Frequently asked questions
- Do I need to say my exact TikTok keyword out loud? No official TikTok document requires an exact-match phrase. Say the topic clearly in natural language and make sure the video answers the same intent.
- Should the same keyword appear in spoken audio, on-screen text, and the post caption? The three layers should agree, but they do not need identical wording. Use each layer for a distinct communication job.
- Do auto-generated captions help TikTok SEO? TikTok confirms that auto-generated captions use speech recognition and can be edited, but it does not publicly promise a specific organic search boost from enabling or correcting them. Use accurate captions first for accessibility and comprehension.
- Does TikTok read text inside a video? TikTok says its Content Suite can use optical character recognition to find brand relevance in text within organic videos. That shows the platform has this capability, but it does not reveal the precise ranking weight of on-screen text in normal search results.

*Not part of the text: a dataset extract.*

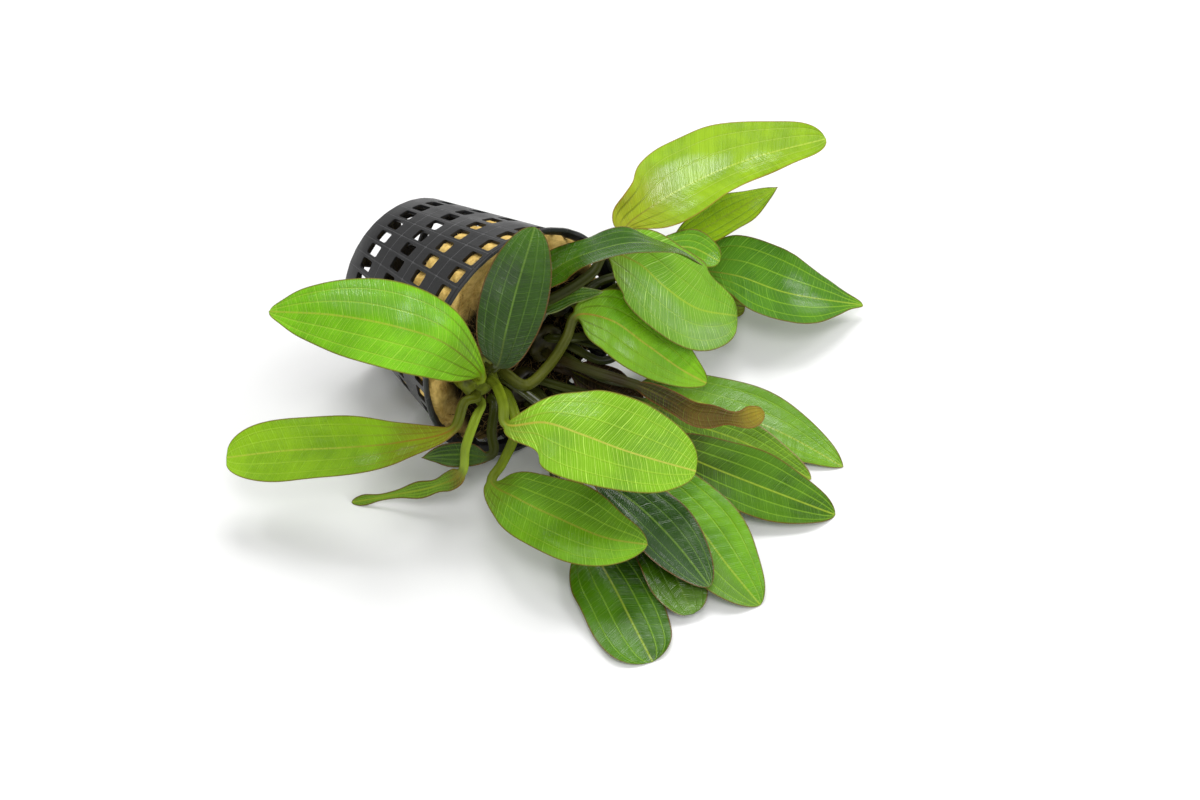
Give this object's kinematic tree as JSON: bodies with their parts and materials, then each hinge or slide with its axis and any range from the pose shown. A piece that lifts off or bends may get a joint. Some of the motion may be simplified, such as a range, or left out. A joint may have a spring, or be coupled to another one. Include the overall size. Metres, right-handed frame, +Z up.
{
  "type": "potted echinodorus",
  "caption": "Young echinodorus in a black net pot with rock wool, lying on its side with its long-stalked elliptical leaves spread over the floor.",
  "frame": {"origin": "on the floor, below the middle of the whole plant's box", "axes": "+X to the right of the picture and along the longest extent, +Y away from the viewer, +Z up from the floor"},
  "size_m": [0.1437, 0.1275, 0.0612],
  "materials": {
    "black_plastic": "satin black moulded plastic",
    "rock_wool": "damp ochre mineral fibre",
    "crown_flesh": "wet plant flesh",
    "leaf_lime": "wet glossy leaf",
    "leaf_green": "wet glossy leaf",
    "leaf_deep": "wet glossy leaf",
    "leaf_olive": "wet glossy leaf",
    "leaf_brown": "dull dying leaf"
  },
  "bodies": {
    "root": {"net_pot": "black_plastic", "rock_wool_plug": "rock_wool", "crown_left": "crown_flesh", "crown_upper": "crown_flesh", "crown_right": "crown_flesh", "crown_front": "crown_flesh", "crown_back": "crown_flesh", "leaf_left_upper": "leaf_green", "leaf_left_lower": "leaf_green", "leaf_left_curled": "leaf_green", "leaf_left_low": "leaf_deep", "leaf_upright": "leaf_deep", "leaf_front_large": "leaf_lime", "leaf_front_low": "leaf_green", "leaf_right_long": "leaf_green", "leaf_front_right": "leaf_deep", "leaf_arched": "leaf_deep", "leaf_right_broad": "leaf_green", "leaf_young": "leaf_green", "leaf_right_small": "leaf_green", "leaf_back_large": "leaf_lime", "leaf_back_under": "leaf_lime", "leaf_right_back": "leaf_green", "leaf_right_hidden": "leaf_olive", "leaf_right_under": "leaf_olive", "leaf_right_curled": "leaf_olive", "leaf_right_top": "leaf_green", "leaf_old_brown": "leaf_brown", "leaf_right_middle": "leaf_olive", "leaf_right_bottom": "leaf_green", "leaf_front_outer": "leaf_green", "leaf_front_wet": "leaf_deep", "leaf_front_bottom": "leaf_green"}
  },
  "joints": []
}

- How early should I show the search phrase? Show the topic early enough that a viewer immediately understands the promise. Third-party guides prescribe one, three, or five seconds, but TikTok’s public organic-search documentation does not publish a universal deadline.
- Are hashtags or caption keywords more important for TikTok search? TikTok lists both query-content matching and hashtags among information that may influence search. It does not publish a universal comparison of their weights.